Since same-sex marriage is a reality and is more and more becoming recognized legally, how should the Christian community respond to it? How does a person accept you without condoning what you do? How do we express our intolerance to what we believe is wrong without you thinking we do not love you as individuals? These are tough questions to answer but I am going to attempt to do it.
Here are things to ponder. We should deal with you like anyone else, with love, respect, common courtesy, and politeness. If you are a co-worker you must be treated as an equal. We must not allow ourselves to think less of you. However, we don't have to invite you over for dinner or go out to lunch with you. That would be true of anyone.
Secondly, we can seek to understand you. What went on in your thinking that led you to choose this type of life?
Thirdly, I believe we can demonstrate by our attitudes and actions that we accept you, while at the same time, verbally communicate our disapproval of your alternate sexual persuasion, and the basis of that belief.
Now, I have a question for you, and I believe it is a fair and reasonable one. Why do you insist on having gay pride days and gay parades? Is not that stepping over the boundary of equality into the arena of special recognition?
As Christians we should seek to uphold the moral standards proclaimed in our Holy Bible, otherwise we are no different from the rest of the culture. Our God is a God of love, but also one of purity and holiness. We follow the teachings of Christ and His Word. One of those teachings is the traditional husband-wife relationship. God designed it that way from the beginning. There are many passages in our Bible that teach this.
We should accept you, without condoning what you do. Christ died and rose from the dead for you, just as much as He did for us. John 3:16 says that "For God so loved the world that He gave His only begotten Son, that whosoever believes in Him shall not perish but have everlasting life."
Yes, we believe homosexuality is wrong, but so is uncontrolled anger, bitterness, greed, selfishness, etc. The list could go on and on. It is all sin in God's eyes. However, we as Christians, have often thought of sins in various degrees or have made covert, obvious sins more important. In that we have been wrong! We have erred in thinking that some sins are more "acceptable" than others. It is all the same in the mind of God.
Isn't it worthy to mention, though, if Christians live like, or accept the ways of the rest of the world, we are hypocrites. If we live according to God's moral standards we are labeled self-righteous. We are critized either way.
Some interesting things have come out of a book I read recently and a Christian talk show I watched. Both the author of the book and the talk show guest were professing Christians. The author, who was a practicing homosexual priest, said some people are inclined to be gay, even at a very young age. He found ways to "justify" Romans 1:18-30, a key passage in the New Testament on this topic. The talk show guest, an ex-lesbian, stated she became gay because of abuse by the opposite sex. In contrast to the author, she stated that there is no way getting around the Romans passage.
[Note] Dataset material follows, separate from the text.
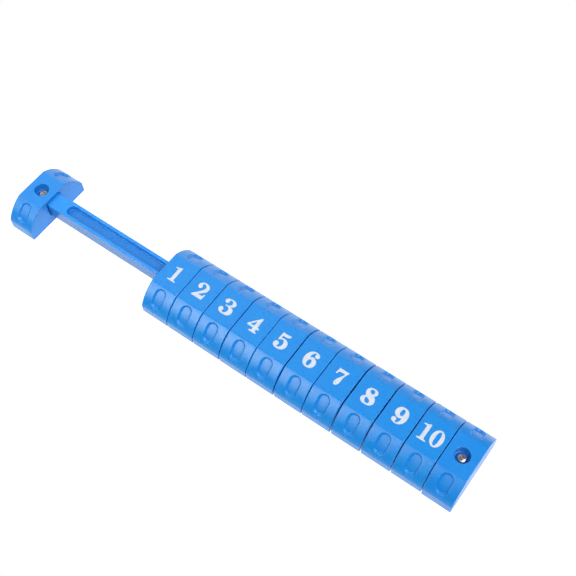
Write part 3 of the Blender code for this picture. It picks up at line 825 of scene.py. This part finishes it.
ZINC_STEEL = zinc_steel("zinc_plated_steel")
TILE_BLUE = moulded_plastic("tile_blue", (0.008, 0.239, 0.695), (0.006, 0.219, 0.660), 0.28)
BRACKET_BLUE = moulded_plastic("bracket_blue", (0.007, 0.230, 0.695), (0.005, 0.210, 0.660), 0.30, 0.3)
# the rod's last argument paints shade and light: its colour is darkened at and below the channel floor
# and brightened near the top
ROD_BLUE = moulded_plastic("rod_blue", (0.009, 0.244, 0.745), (0.007, 0.224, 0.710), 0.26, 0.6,
                           (ROD_TOP - CHANNEL_D, ROD_TOP - 0.4, 0.80, 1.06))
NUMERAL_WHITE = stamped_white("numeral_white")


# ------------------------------------------------------------ place the pieces
def piece(name, mesh, location, body, mat, slot, *nodes, weighted=True):
    obj = bpy.data.objects.new(name, mesh)
    bpy.context.scene.collection.objects.link(obj)
    obj.location = Vector(location) * MM
    if not mesh.materials:
        mesh.materials.append(mat)
    if weighted:
        mod = obj.modifiers.new("weighted_normals", "WEIGHTED_NORMAL")
        mod.keep_sharp = True
        mod.weight = 50
    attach(obj, body)
    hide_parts(*nodes)
    return obj


piece("rod_visual", rod_mesh, (0, 0, 0), "root", ROD_BLUE, "rod_blue", "rod")
piece("bracket_end_visual", bracket_mesh, (INNER + half_b, 0, 0), "root", BRACKET_BLUE,
      "bracket_blue", "bracket_end")
piece("bracket_start_visual", bracket_start_mesh, (-INNER - half_b, 0, 0), "root", BRACKET_BLUE,
      "bracket_blue", "bracket_start")

for end in ("end", "start"):
    low, high = mm_box("screw_" + end)
    piece("screw_%s_visual" % end, screw_mesh, ((low.x + high.x) / 2, 0, low.z + SCREW_LENGTH),
          "root", ZINC_STEEL, "screw_steel", "screw_" + end)

for k in range(1, 11):
    low, high = mm_box("tile_%d" % k)
    x = (low.x + high.x) / 2
    body = "slider_%d" % k
    piece("tile_%d_visual" % k, tile_mesh, (x, 0, 0), body, TILE_BLUE, "tile_blue", "tile_%d" % k)
    z = HEIGHT + 0.045
    if k < 10:
        piece("numeral_%d_visual" % k, numeral_mesh("figure_%d" % k, str(k)), (x, 0, z), body,
              NUMERAL_WHITE, "numeral_white", "numeral_%d" % k, weighted=False)
    else:
        piece("numeral_10_one_visual", numeral_mesh("figure_10_one", "1", -35.5), (x, 0, z), body,
              NUMERAL_WHITE, "numeral_white", "numeral_10_one", weighted=False)
        piece("numeral_10_zero_visual", numeral_mesh("figure_10_zero", "0", 31.5), (x, 0, z), body,
              NUMERAL_WHITE, "numeral_white", "numeral_10_zero", weighted=False)

# ------------------------------------------------------------ floor, light and camera
floor_mesh = bpy.data.meshes.new("floor")
bm = bmesh.new()
bmesh.ops.create_grid(bm, x_segments=1, y_segments=1, size=1.0)
bmesh.ops.scale(bm, vec=(0.21, 0.071, 1.0), verts=bm.verts[:])
bmesh.ops.translate(bm, vec=(0, 0.029, 0), verts=bm.verts[:])
bm.to_mesh(floor_mesh)
bm.free()
floor = bpy.data.objects.new("floor", floor_mesh)
bpy.context.scene.collection.objects.link(floor)
floor_mat, floor_tree, floor_bsdf = new_material("floor_white")
floor_bsdf.inputs["Base Color"].default_value = (0.12, 0.12, 0.12, 1)
floor_bsdf.inputs["Roughness"].default_value = 0.9
floor_bsdf.inputs["Emission Color"].default_value = (1, 1, 1, 1)
fcoord = node(floor_tree, "ShaderNodeTexCoord")
fsep = node(floor_tree, "ShaderNodeSeparateXYZ")
fmap = node(floor_tree, "ShaderNodeMapRange")
fmap.inputs["From Min"].default_value = -0.11
fmap.inputs["From Max"].default_value = 0.11
fmap.inputs["To Min"].default_value = 1.08
fmap.inputs["To Max"].default_value = 1.12
floor_tree.links.new(fcoord.outputs["Object"], fsep.inputs["Vector"])
floor_tree.links.new(fsep.outputs["X"], fmap.inputs["Value"])
floor_tree.links.new(fmap.outputs["Result"], floor_bsdf.inputs["Emission Strength"])
floor_mesh.materials.append(floor_mat)

# a dim room with a pale wall behind and to the left, plain white to the eye
world = bpy.data.worlds.new("studio")
bpy.context.scene.world = world
world.use_nodes = True
wt = world.node_tree
background = wt.nodes["Background"]
wcoord = node(wt, "ShaderNodeTexCoord")
wsep = node(wt, "ShaderNodeSeparateXYZ")
wt.links.new(wcoord.outputs["Generated"], wsep.inputs["Vector"])


def ramp_of(axis, low, high, at_low, at_high):
    n = node(wt, "ShaderNodeMapRange")
    n.interpolation_type = "SMOOTHSTEP"
    n.inputs["From Min"].default_value = low
    n.inputs["From Max"].default_value = high
    n.inputs["To Min"].default_value = at_low
    n.inputs["To Max"].default_value = at_high
    wt.links.new(wsep.outputs[axis], n.inputs["Value"])
    return n.outputs["Result"]


def maths(operation, a, b):
    n = node(wt, "ShaderNodeMath", operation=operation)
    for slot, value in enumerate((a, b)):
        if isinstance(value, float):
            n.inputs[slot].default_value = value
        else:
            wt.links.new(value, n.inputs[slot])
    return n.outputs["Value"]


wall = maths("MULTIPLY", ramp_of("X", -0.39, -0.06, 1.0, 0.0), ramp_of("Y", 0.0, 0.25, 0.0, 1.0))
wall = maths("MULTIPLY", wall, ramp_of("Z", 0.15, 0.85, 1.35, 0.85))
level = maths("ADD", wall, 0.06)
wsplit = node(wt, "ShaderNodeLightPath")
wshow = node(wt, "ShaderNodeMix", data_type="RGBA")
wt.links.new(wsplit.outputs["Is Camera Ray"], wshow.inputs["Factor"])
wt.links.new(level, wshow.inputs[6])
wshow.inputs[7].default_value = (1, 1, 1, 1)
wt.links.new(wshow.outputs[2], background.inputs["Color"])
background.inputs["Strength"].default_value = 1.0


def softbox(name, azimuth, elevation, distance, size, radiance, colour=(1, 1, 1)):
    """Area light aimed at the origin; azimuth 0 is the front (-Y), + towards +X."""
    a, e = radians(azimuth), radians(elevation)
    place = Vector((sin(a) * cos(e), -cos(a) * cos(e), sin(e))) * distance
    data = bpy.data.lights.new(name, "AREA")
    data.shape = "RECTANGLE"
    data.color = colour
    data.size, data.size_y = size
    data.energy = radiance * pi * size[0] * size[1]
    obj = bpy.data.objects.new(name, data)
    bpy.context.scene.collection.objects.link(obj)
    obj.location = place
    obj.rotation_euler = (-place).to_track_quat("-Z", "Y").to_euler()
    obj.visible_camera = False
    return obj


for i, (size, radiance) in enumerate((((0.22, 0.34), 2.1), ((0.42, 0.60), 2.0), ((0.64, 0.86), 1.9))):
    softbox("front_softbox_%d" % i, -27.5, 39, 0.94 + 0.01 * i, size, radiance,
            (1.0, 0.96, 0.84))
softbox("left_softbox", -78, 30, 0.6, (0.28, 0.28), 2.6)
softbox("overhead_softbox", 88, 54, 4.0, (2.9, 2.9), 6.5)

PITCH = 14.25
seam = 104.025
cam_data = bpy.data.cameras.new("camera")
camera = bpy.data.objects.new("camera", cam_data)
bpy.context.scene.collection.objects.link(camera)
az, el, roll = radians(39.24), radians(59.26), radians(-3.76)
back = Vector((sin(az) * cos(el), -cos(az) * cos(el), sin(el)))
target = Vector((seam - 6.836 * PITCH, 2.003 * PITCH, 0))
eye = target + back * 30.685 * PITCH
right = Vector((cos(az), sin(az), 0))
up = back.cross(right)
cam_right = right * cos(roll) + up * sin(roll)
cam_up = -right * sin(roll) + up * cos(roll)
rotation = Matrix((cam_right, cam_up, back)).transposed()
camera.matrix_world = Matrix.Translation(eye * MM) @ rotation.to_4x4()
cam_data.sensor_fit = "HORIZONTAL"
cam_data.sensor_width = 36.0
cam_data.lens = 990.7 / 576 * 36.0
cam_data.shift_y = 0.0007
cam_data.clip_start = 0.01
cam_data.clip_end = 20.0
bpy.context.scene.camera = camera
bpy.context.scene.view_settings.view_transform = "Standard"

bpy.data.collections.remove(tools)
bpy.context.view_layer.update()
What is even more interesting is that you folks have come out with your own bible version, the Queen James, that I understand changes the wording of certain passages to bring the writing more into conformity with your beliefs. While some in your community have argued that the Bible makes homosexuality acceptable, coming out with your own version would appear to nullify that thinking, would it not?
In addition to the gay Bible, a former managing editor of the YOUNG GAY AMERICA magazine, in the last several years, became a Christian, and totally renounced his homosexual lifestyle. Something that revealed truth to him was the teaching of Romans 1:27 which states, "Likewise also the men, leaving the natural use of the woman, burned in their lust for one another, men with men committing what is shameful, and receiving in themselves the penalty of their error which was due." After this, he went to Bible college with a goal of entering fulltime ministry.
It is your choice how you live your life, but we have chosen to believe what we consider to be the inspired truth of the Bible. If you do not believe that way, that is your choice. We, as Christians, should not reject you as individuals loved by God, but nor should you expect us to accept your way of thinking.